Collected material:
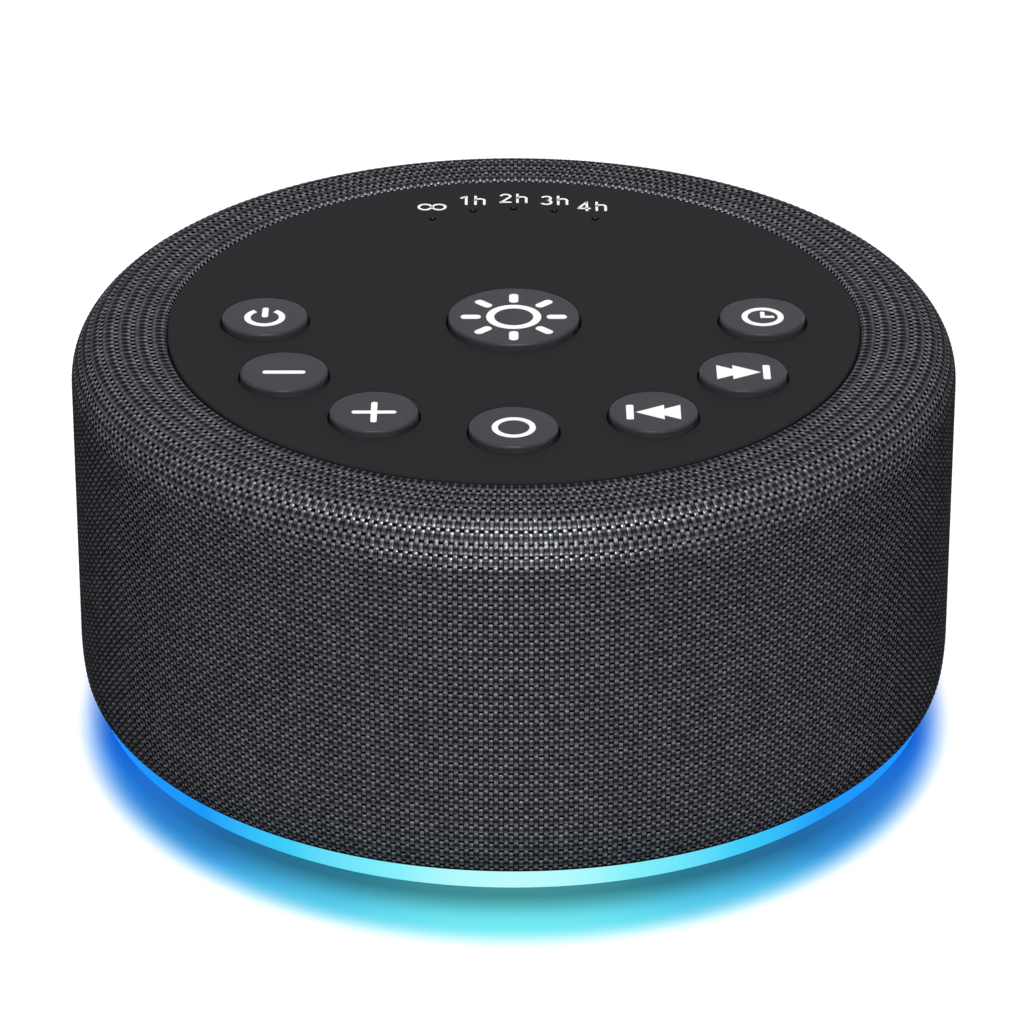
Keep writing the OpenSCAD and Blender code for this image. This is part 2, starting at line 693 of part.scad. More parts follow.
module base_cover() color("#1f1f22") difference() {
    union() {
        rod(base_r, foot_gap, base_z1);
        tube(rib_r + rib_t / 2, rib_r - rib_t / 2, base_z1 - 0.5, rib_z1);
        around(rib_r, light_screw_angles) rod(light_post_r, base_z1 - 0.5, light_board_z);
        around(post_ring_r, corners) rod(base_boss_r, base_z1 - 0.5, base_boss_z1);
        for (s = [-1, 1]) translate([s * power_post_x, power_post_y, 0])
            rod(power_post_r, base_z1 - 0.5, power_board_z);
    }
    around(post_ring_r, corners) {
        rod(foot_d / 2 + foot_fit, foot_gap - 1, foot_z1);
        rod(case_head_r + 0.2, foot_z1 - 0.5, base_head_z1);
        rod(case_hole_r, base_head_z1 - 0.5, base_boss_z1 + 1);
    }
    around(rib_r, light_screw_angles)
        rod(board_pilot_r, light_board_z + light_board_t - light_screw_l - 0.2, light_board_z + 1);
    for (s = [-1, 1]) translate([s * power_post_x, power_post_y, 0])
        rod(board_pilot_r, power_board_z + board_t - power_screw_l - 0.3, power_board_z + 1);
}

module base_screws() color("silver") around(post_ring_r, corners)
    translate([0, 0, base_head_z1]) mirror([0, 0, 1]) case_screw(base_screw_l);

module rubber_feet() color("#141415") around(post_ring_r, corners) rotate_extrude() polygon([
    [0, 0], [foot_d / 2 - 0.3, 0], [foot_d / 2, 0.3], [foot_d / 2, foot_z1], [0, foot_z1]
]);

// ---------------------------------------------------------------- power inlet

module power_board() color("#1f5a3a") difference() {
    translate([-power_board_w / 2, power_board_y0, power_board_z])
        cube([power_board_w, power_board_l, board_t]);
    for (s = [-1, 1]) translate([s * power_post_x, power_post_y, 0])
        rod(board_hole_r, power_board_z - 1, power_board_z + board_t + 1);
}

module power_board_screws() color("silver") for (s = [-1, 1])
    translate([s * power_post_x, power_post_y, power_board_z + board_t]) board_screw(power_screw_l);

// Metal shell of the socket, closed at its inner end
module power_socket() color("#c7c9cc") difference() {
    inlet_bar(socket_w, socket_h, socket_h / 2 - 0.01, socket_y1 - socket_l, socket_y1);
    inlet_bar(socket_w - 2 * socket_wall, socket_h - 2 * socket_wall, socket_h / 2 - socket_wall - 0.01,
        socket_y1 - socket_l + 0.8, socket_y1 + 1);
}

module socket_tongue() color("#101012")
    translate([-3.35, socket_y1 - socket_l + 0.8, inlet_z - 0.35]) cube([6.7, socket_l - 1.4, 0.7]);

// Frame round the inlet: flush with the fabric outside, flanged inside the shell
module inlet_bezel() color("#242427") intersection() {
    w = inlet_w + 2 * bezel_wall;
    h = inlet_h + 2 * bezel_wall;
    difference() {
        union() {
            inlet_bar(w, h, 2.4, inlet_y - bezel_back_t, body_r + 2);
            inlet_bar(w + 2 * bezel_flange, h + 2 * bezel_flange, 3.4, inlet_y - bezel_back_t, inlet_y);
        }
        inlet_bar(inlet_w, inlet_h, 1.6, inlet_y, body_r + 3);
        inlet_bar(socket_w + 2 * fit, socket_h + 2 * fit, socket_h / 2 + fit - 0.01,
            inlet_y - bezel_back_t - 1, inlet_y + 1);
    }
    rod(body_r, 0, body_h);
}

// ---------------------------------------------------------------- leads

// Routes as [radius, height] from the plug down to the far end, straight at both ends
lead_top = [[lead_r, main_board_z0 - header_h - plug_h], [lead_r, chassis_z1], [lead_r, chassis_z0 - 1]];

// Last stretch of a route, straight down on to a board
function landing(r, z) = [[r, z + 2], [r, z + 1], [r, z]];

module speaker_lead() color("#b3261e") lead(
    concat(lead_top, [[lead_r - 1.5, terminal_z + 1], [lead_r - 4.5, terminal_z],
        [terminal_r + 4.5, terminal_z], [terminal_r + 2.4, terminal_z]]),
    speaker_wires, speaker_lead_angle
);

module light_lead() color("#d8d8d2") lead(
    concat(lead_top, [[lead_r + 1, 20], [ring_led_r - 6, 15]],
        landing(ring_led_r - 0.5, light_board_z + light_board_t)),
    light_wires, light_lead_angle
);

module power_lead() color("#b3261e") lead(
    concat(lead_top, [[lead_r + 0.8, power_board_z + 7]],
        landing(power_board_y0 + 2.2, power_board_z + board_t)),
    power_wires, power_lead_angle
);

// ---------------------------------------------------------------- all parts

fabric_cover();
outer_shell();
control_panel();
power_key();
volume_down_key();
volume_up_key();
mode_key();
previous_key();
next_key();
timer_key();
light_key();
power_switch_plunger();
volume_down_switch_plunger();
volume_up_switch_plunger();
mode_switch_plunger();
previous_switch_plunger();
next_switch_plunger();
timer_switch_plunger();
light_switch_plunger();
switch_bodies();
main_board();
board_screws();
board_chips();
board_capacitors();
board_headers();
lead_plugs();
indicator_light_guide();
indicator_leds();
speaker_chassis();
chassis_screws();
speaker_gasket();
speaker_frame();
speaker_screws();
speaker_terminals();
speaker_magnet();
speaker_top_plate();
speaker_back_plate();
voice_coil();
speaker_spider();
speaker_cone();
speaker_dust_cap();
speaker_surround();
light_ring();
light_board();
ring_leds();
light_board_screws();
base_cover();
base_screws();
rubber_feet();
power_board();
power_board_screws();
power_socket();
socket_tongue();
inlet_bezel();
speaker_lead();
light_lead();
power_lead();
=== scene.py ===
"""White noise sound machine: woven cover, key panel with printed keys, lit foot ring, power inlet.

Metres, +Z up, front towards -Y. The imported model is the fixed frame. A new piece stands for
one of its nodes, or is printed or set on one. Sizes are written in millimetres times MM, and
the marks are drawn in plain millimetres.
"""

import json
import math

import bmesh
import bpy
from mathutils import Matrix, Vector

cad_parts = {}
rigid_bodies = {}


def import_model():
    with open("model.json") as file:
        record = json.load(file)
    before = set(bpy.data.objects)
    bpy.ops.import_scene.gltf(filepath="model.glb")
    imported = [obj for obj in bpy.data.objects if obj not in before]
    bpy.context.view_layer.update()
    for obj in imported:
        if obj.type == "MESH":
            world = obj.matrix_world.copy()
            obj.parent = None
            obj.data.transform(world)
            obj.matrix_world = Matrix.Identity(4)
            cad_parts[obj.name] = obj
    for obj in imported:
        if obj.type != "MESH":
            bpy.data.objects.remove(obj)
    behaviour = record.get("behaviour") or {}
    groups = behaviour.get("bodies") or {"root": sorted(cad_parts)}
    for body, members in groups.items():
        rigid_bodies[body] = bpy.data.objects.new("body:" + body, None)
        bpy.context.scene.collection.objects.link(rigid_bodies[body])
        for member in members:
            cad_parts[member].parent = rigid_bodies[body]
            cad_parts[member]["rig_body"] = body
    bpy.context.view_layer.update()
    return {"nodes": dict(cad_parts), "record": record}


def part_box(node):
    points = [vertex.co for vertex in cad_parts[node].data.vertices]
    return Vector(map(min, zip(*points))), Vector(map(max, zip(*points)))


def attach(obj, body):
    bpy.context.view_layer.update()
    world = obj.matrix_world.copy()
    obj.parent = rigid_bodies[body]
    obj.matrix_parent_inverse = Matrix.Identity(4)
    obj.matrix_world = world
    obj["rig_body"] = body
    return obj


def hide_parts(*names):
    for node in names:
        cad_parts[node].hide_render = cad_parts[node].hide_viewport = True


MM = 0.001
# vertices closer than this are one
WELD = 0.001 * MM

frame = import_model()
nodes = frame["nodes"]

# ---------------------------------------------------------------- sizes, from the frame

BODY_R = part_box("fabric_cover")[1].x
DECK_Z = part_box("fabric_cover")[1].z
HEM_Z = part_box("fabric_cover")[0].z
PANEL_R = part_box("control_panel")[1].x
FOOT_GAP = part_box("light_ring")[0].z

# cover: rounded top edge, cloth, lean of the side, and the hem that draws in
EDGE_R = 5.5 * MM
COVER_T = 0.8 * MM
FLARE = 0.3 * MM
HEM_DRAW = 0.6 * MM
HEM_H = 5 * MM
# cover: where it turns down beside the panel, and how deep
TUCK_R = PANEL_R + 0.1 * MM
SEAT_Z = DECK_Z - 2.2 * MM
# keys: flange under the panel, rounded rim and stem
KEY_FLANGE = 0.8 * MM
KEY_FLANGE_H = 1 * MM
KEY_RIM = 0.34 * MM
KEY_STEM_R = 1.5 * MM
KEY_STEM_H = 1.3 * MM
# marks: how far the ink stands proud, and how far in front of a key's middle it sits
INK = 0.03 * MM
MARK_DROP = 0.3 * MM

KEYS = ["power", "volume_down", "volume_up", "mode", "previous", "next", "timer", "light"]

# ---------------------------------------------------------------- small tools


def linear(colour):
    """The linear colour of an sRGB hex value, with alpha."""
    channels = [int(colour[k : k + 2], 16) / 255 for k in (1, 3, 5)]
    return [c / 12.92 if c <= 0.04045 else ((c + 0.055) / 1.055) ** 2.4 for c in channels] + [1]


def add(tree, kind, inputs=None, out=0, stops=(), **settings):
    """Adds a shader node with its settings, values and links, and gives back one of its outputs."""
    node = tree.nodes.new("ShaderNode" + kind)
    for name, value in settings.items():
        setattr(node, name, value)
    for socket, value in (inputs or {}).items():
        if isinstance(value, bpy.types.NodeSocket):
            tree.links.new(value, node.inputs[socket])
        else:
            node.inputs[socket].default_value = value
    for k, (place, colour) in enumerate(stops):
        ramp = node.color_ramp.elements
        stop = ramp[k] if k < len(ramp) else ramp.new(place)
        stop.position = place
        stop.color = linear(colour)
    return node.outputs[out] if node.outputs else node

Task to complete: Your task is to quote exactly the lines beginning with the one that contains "obj.parent = None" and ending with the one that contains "for node in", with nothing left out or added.

Expected answer:
            obj.parent = None
            obj.data.transform(world)
            obj.matrix_world = Matrix.Identity(4)
            cad_parts[obj.name] = obj
    for obj in imported:
        if obj.type != "MESH":
            bpy.data.objects.remove(obj)
    behaviour = record.get("behaviour") or {}
    groups = behaviour.get("bodies") or {"root": sorted(cad_parts)}
    for body, members in groups.items():
        rigid_bodies[body] = bpy.data.objects.new("body:" + body, None)
        bpy.context.scene.collection.objects.link(rigid_bodies[body])
        for member in members:
            cad_parts[member].parent = rigid_bodies[body]
            cad_parts[member]["rig_body"] = body
    bpy.context.view_layer.update()
    return {"nodes": dict(cad_parts), "record": record}


def part_box(node):
    points = [vertex.co for vertex in cad_parts[node].data.vertices]
    return Vector(map(min, zip(*points))), Vector(map(max, zip(*points)))


def attach(obj, body):
    bpy.context.view_layer.update()
    world = obj.matrix_world.copy()
    obj.parent = rigid_bodies[body]
    obj.matrix_parent_inverse = Matrix.Identity(4)
    obj.matrix_world = world
    obj["rig_body"] = body
    return obj


def hide_parts(*names):
    for node in names:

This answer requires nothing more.